And in the ephah, when a talent of lead covering it was lifted up by the angel, he saw a woman.  And the angel said, this woman is wickedness.  And in the vision, the prophet saw two women who had wings like a stork and the wind in their wings, and they lifted up that ephah between the earth and the sky.  And the prophet said to the angel, Whither do these bear the ephah?  And the angel replied, To build it an house in the land of Shinar: and it shall be established, and set there upon its own base.

[Zechariah 5:7-11] 

In Babylon there is set the center of the social, commercial life of this world, and it is to be judged by Almighty God [Revelation 17:1, 19:1-3].

Now do you notice that reference?  It is to be judged by God.  As you look at chapter 17 and chapter 18, there is a colossal, vast difference between the judgment that falls upon the great scarlet whore and the judgment that falls upon the social, commercial, political, cultural life of this earth in this great city of Babylon.  It is the hands of man that destroy the whore [Revelation 17:16].  It is the political power and governments of the world that hate her, that destroy her flesh, that burn her with fire, that make her naked, that confiscate all of her wealth and her property.  That is done by man.  That is, that is what God says will happen to this great ecclesiastical system, who has the golden cup in her hand [Revelation 17:4].

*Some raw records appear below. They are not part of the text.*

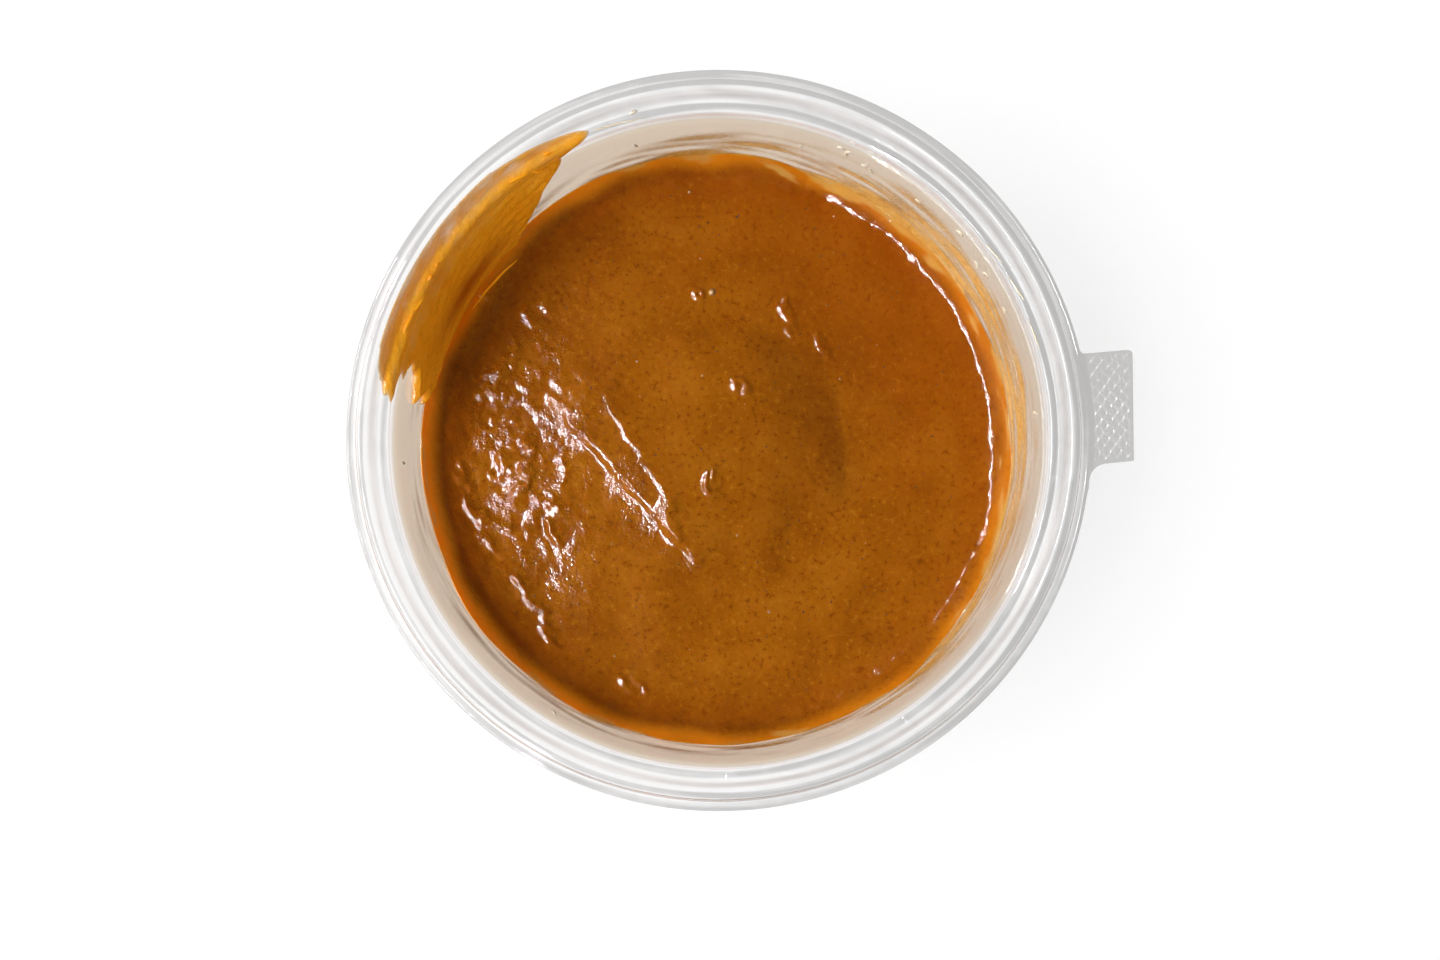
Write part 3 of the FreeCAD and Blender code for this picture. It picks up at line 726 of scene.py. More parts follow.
def make_smear(settings):
    """The tongue of sauce up the wall: front and back sheets over a grid of width share by height share.

    Each row runs between the measured edges, made ragged at the lower left. The front stands off the
    smoothed skin by a thickness that is blunt at the edges, thins upwards and carries folds along
    the wall.
    """
    even, raw, smooth, inward = skin_path()
    rows, columns = settings.cells_up, settings.cells_round
    top = even[-1] - 1.0
    up = np.linspace(0.0, 1.0, rows)[:, None] * top
    across = np.linspace(0.0, 1.0, columns)[None, :]

    def at_rows(values):
        return np.stack([np.interp(up[:, 0], even, values[:, i]) for i in range(2)], axis=-1)

    place, hold, facing = at_rows(smooth), at_rows(raw), at_rows(inward)
    heights, right_edge, left_edge = zip(*SMEAR_SIDES)
    right = np.interp(place[:, 1], heights, right_edge)[:, None]
    left = np.interp(place[:, 1], heights, left_edge)[:, None]
    climb = spread(up[:, 0], 0.0, 0.0)
    left = left + (2.4 * waves(climb, (4.0, 11.0), 14, 21) * eased((up[:, 0] - 7.0) / 4.0))[:, None]
    left = left + (0.7 * waves(climb, (0.8, 2.4), 14, 25))[:, None]
    right = right + (0.35 * waves(climb, (2.0, 6.0), 12, 22))[:, None]
    degrees = right + (left - right) * across

    edge = np.minimum(across, 1.0 - across) * (left - right) * math.radians(52.0)
    blunt = np.sqrt(np.clip(edge / 1.5, 0.0, 1.0))
    share = up / top
    from_start = eased(up / 1.2)
    from_brim = np.sqrt(np.clip((top - up) / 1.6, 0.0, 1.0))
    along = spread(up, degrees * 0.16 + up * 0.25, 0.0)
    folds = waves(along, (5.0, 12.0), 20, 23)
    fine = waves(along * [1.0, 3.0, 1.0], (0.9, 3.4), 30, 24)
    body = 0.35 + 0.85 * bell(share - 0.40, 0.22) + 0.25 * bell(share - 0.1, 0.12)
    thick = body * (1.0 + 0.2 * folds) + 0.05 * fine
    thick *= blunt * (0.35 + 0.65 * from_brim) * (0.4 + 0.6 * from_start)
    thick = np.maximum(thick, 0.04) * (settings.thickness / (THICKEST * MM))

    bridge = np.clip(thick, 0.0, 1.0)
    base_r = hold[:, None, 0] + (place[:, None, 0] - hold[:, None, 0]) * bridge
    base_z = hold[:, None, 1] + (place[:, None, 1] - hold[:, None, 1]) * bridge
    front = polar(base_r + facing[:, None, 0] * thick, degrees, base_z + facing[:, None, 1] * thick)
    # Half as deep in the plastic as the sauce, so that the sauce hides the smear's lower end.
    back_r = hold[:, None, 0] - facing[:, None, 0] * 0.5 * INTO_PLASTIC
    back_z = hold[:, None, 1] - facing[:, None, 1] * 0.5 * INTO_PLASTIC
    back = polar(back_r, degrees, back_z + np.zeros_like(degrees))
    points = np.concatenate([front.reshape(-1, 3), back.reshape(-1, 3)])
    faces = sheet_faces(rows, columns)
    material = smear_material(settings)
    smear = new_piece("wall_smear_tongue", points, faces, material, "wall_smear")
    cover = np.clip(thick / 0.5, 0.0, 1.0)
    turn = np.broadcast_to(degrees, cover.shape)
    on_ledge = bell(place[:, None, 0] - LEDGE_R - 0.15 * folds, 1.15)
    on_ledge = on_ledge * bell(turn_between(turn, THIN_LEDGE_DEGREES), 22.0)
    cover = cover * (1.0 - 0.4 * on_ledge)
    # Painted shade, low in the middle of the smear where it is thickest.
    deep = bell(share - 0.36 - 0.05 * folds, 0.15) * bell(across - 0.45, 0.3)
    paint_both_sides(smear, "deep", deep)
    paint_both_sides(smear, "cover", cover)
    paint_both_sides(smear, "broken", np.full(cover.shape, 0.9))
    return smear


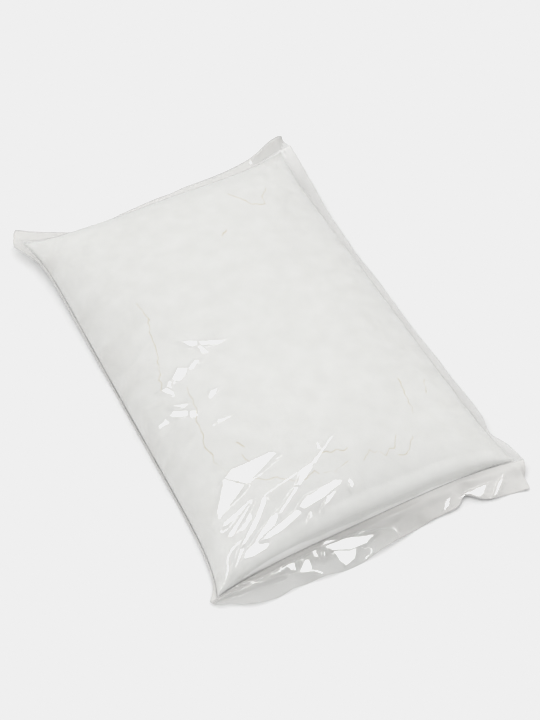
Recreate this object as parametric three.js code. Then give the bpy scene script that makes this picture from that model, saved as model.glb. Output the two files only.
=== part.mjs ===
// A sealed clear pouch of fine white sugar, lying on its back panel.
//
// Millimetres, +Z up. The pouch's width runs along X and its length along Y, with the wide loose
// flap at the -Y end. The table is z = 0, and the origin is the middle of the pouch's footprint.
//
// The pouch is one closed solid. Its front and back are worked out over the same grid (u, v):
// the filled part lies between u = -1 and 1 and v = -1 and 1, which are the four seams, and the
// sealed edges of the film stand out beyond them.

import * as THREE from 'three';

// ---- Filled part ----------------------------------------------------------------------------
const SEAM_WIDTH = 195; // between the corners of the filled part
const SEAM_LENGTH = 300;
const CROWN_HEIGHT = 38; // top of the filling above the table
const RIGHT_PULL_IN = 5; // how far the filling draws each seam in between its corners
const LEFT_PULL_IN = 7.4;
const FAR_PULL_IN = 9;
const NEAR_PULL_IN = 6;
const FOOT_INSET = 21; // from a seam in to where the back panel rests on the table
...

The kings of the earth—the seventeenth chapter of the Book of the Revelation says the kings of the earth, the governments of the earth will become weary of her pretenses, of her superstition, of her arrogance, of her parading in gold and scarlet and purple.  They will become weary of her financial burden, of supporting her endless institutions.  And finally, God’s Book says, the nations of the earth, the people of the earth—you won’t find God or you won’t find the intervention of heaven, it is something that man does—the people of the earth, the governments and political leaders of the earth finally grow weary of her, and they destroy her [Revelation 17:15-16].  Now, you look.  And when that comes to pass everybody’s glad.  Tired of it, weary of it, burdened by it.  Finally its monstrous and indescribable superstitions and inanities are more than common sense in political government is able to endure.  And when she is destroyed, the earth is glad to be rid of the last vestige of that scarlet whore.

The destruction of the city of Babylon is in an altogether different world.  It is God that destroys Babylon.  The beast isn’t mentioned, the ten kings are not mentioned, the governments of this earth in its destruction are not mentioned.  This is an intervention of God.  This is something that God does [Revelation 18:8].  And when Babylon is destroyed there is lamentation over this earth.  The kings of the earth lament, the merchants of the earth lament, the seamen of the merchant marines lament.  There is lamentation in the destruction of the city of Babylon [Revelation 18:9-11, 15-19].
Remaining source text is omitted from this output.